Factors like a website’s load time impact the user experience. If pages are taking too long to load, the chances of a user bouncing to a different site are high. While high-resolution pictures might be impressive to look at, it won’t really matter if the visitor already left before that image loaded.
The layout of a site plays an important role in visitors’ experiences, too. Layout is more than just the overall look of the site and extends to the logical setup of the site — similar to the hierarchy created within a sitemap. Ideally, the entire website should be easily navigable and take only a few clicks for a visitor to get wherever they’re looking to go. Links shouldn’t dead-end or bounce through multiple redirects, which slow down the speed at which pages load. If a site impedes visitors from getting to their desired content, they’ll remember visiting that site as a negative experience.
In addition to a site’s structure, where information or features are located should make logical sense within the layout. For example, if the contact information for potential clients to ask about services is buried in the “Staff” section, this might not provide the most intuitive, user-friendly experience. Instead, it should probably be highly visible — especially from pages where they learn what services you offer.

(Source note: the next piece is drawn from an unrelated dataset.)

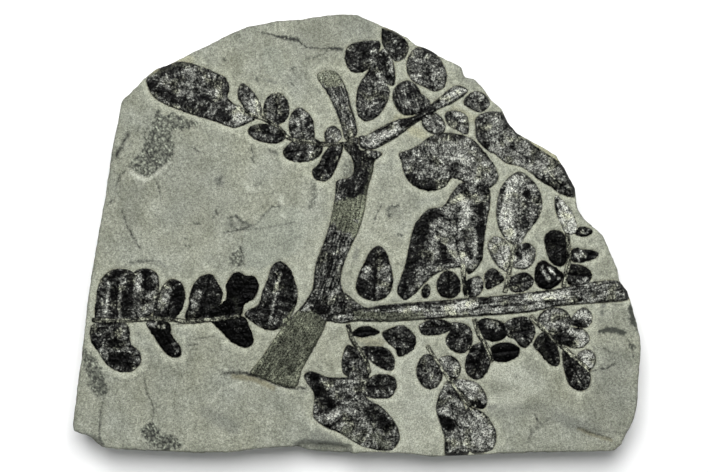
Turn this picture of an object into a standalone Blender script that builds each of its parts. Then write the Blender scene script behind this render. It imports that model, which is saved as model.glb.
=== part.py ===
"""Fossil fern plate: a flat slab of shale with the coal film of a seed fern's frond in its face.

The slab lies on its back. +X runs to the right across the fossil face, +Y towards the growing tip of the
frond and +Z out of the face. The origin is under the middle of the slab, at the level of its flat back.

Lengths in the tables below are millimetres on the fossil face.
"""
import math

import bpy
from mathutils import Vector
from mathutils.geometry import delaunay_2d_cdt

MM = 0.001

# Driving dimensions, in millimetres
SLAB_CENTRE = (0.1, -0.35)  # middle of the slab's outline in the tables below; it becomes the origin
SLAB_THICKNESS = 16.0      # back to face
POCKET_DEPTH = 1.0         # how far the cleared floor round the frond lies below the face
POCKET_MARGIN = 0.45       # floor left clear beside a leaf
POCKET_BEVEL = 0.9         # width of the sloping wall of a pocket
FILM_CLEARANCE = 0.3       # gap between the coal film and whatever touches it
LEAF_RIM = 0.35            # thickness of a leaf at its edge
LEAF_CREST = 0.65          # and along its midrib
STEM_RIM = 0.5
STEM_CREST = 1.1
CREST_SHARES = (0.3, 0.6)  # of the way from a leaf's foot to its tip, where its crest points lie
OVAL_POINTS = 16           # round an egg-shaped leaflet
OVAL_LEAN = 0.05           # how much nearer its foot it is broadest, as a share of its length
SMALLEST_PATCH = 0.3       # films and gaps smaller than this many square millimetres are left out
MITRE_LIMIT = 1.5          # how much further than asked a sharp corner may move when an outline grows
CURVE_TOLERANCE = 0.1      # how far a facet may cut inside the curve it follows
MERGE_DISTANCE = 0.02      # points closer than this are one point
CREST_INSET = 1.0          # crest points keep this far from a leaf's edge
FILM_EDGE_INSET = 0.5      # where the slab's edge cuts the frond, the film ends this far inside it
WALL_WAVE = 0.35           # how quickly the side walls wander in and out, in radians a millimetre,
WALL_SLANT = 0.7           # more slowly along Y than along X,
WALL_TURN = 9              # and shifted from the foot of a wall to its top, in radians
ON_LINE = 0.05             # a point this close to a line lies on it

# Broken edge of the slab, clockwise from the left end of its top edge
SLAB_OUTLINE = [
    (-73.2, 40.7), (-72.5, 42), (-70.6, 43.6), (-66, 48.6), (-62, 51.5), (-58, 53), (-54, 55), (-45, 59.5),
    (-38.5, 62.6), (-34, 64.6), (-24.5, 66.4), (-17, 66.9), (-10, 68), (-4, 68.4), (0, 68.3), (4, 66.7),
    (11, 63.6),
    (16, 61), (18.7, 58.8), (22, 58), (26, 55.3), (32.5, 52), (33.6, 49), (36.5, 48.3), (39, 46),
    (42, 41.5), (45, 39), (47.5, 34.5), (50, 31.6), (57, 27.5), (62, 24.6), (65, 20), (67.8, 14.5),
    (68.5, 8), (70.5, 5), (74.5, 1.6), (76.5, -0.5), (79.1, -6.3), (81.2, -10.6), (81.7, -14.2),
    (84.2, -17.8), (85.2, -21), (87.3, -28.5), (88.2, -33), (88.2, -36), (87.2, -52), (86.3, -56.8),
    (82.5, -65), (80, -67.2), (67, -67.5), (46, -68), (35, -68.6), (24, -69.1), (15, -68.1), (5, -67.6),
    (-5, -68.2), (-14.5, -67.6), (-20, -65.9), (-28.5, -66.3), (-36, -67.5), (-48, -68), (-60, -67.5),
    (-79.3, -66.3), (-83.5, -63.1), (-87.8, -61), (-88, -59), (-86.3, -44), (-84, -25), (-82.4, -13),
    (-80.2, 0), (-78, 12.5), (-76, 25),
]

# Levels of the side walls: share of the height at the face, inset from its edge, and how much that varies
WALL_LEVELS = [(0.72, 0.7, 0.5), (0.38, 0.9, 0.6), (0.0, 1.6, 0.7)]

# Ledges and chips where a layer of the shale has split away: drop below the face, and outline
SPLITS = [
    (5.0, [(-18.5, -65.7), (-17, -65.2), (-9, -65.4), (-3, -66.3), (-2.5, -69), (-18, -68.5)]),
    (3.0, [(-84.5, -64.5), (-84, -62.6), (-81.5, -63.6), (-78.8, -65.7), (-78.5, -68)]),
    (0.7, [(56, -60.5), (62, -58.2), (70, -60.4), (82, -62), (88, -60), (84, -70), (53, -70), (54, -63)]),
    (0.9, [(-41.5, -43), (-36, -42.9), (-34.2, -43.3), (-31, -45.3), (-25, -47), (-19, -48.3), (-15, -47.9),
           (-17, -52), (-26, -55.5), (-36, -52.5), (-42, -46.5)]),
]
SPLIT_BEVEL = 0.5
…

With current trends showing an increase in mobile over desktop searches, it’s just as — if not more — important to optimize for a positive user experience on mobile devices. Without mobile optimization, site content might load perfectly on desktop but have issues even loading on mobile. One simple test is to verify that your content appears clearly on both mobile and desktop versions of your site after uploading it and building your layout. Beyond a quick visual scan, you can also enter your URL in the “Mobile Usability” feature of Google Search Console or the “Bing Mobile Friendliness Tool” to get a quick report of any technical issues your site may have on mobile.
Building a positive experience can lead to repeat visits and “backlinks” from other sites — both of which are factors in increasing a website’s rank and visibility. Besides sharing traffic, backlinks help boost SERP ranking by adding credibility to content. If you become a trusted authority on your subject matter, your content could be linked as reference material on other sites, increasing the chance of more visitors — who may become your next clients or referrers. Likewise, backlinks influence rank when search engines index the sites containing them. The more links to a site a search engine sees, the more important it regards that site, increasing its rank.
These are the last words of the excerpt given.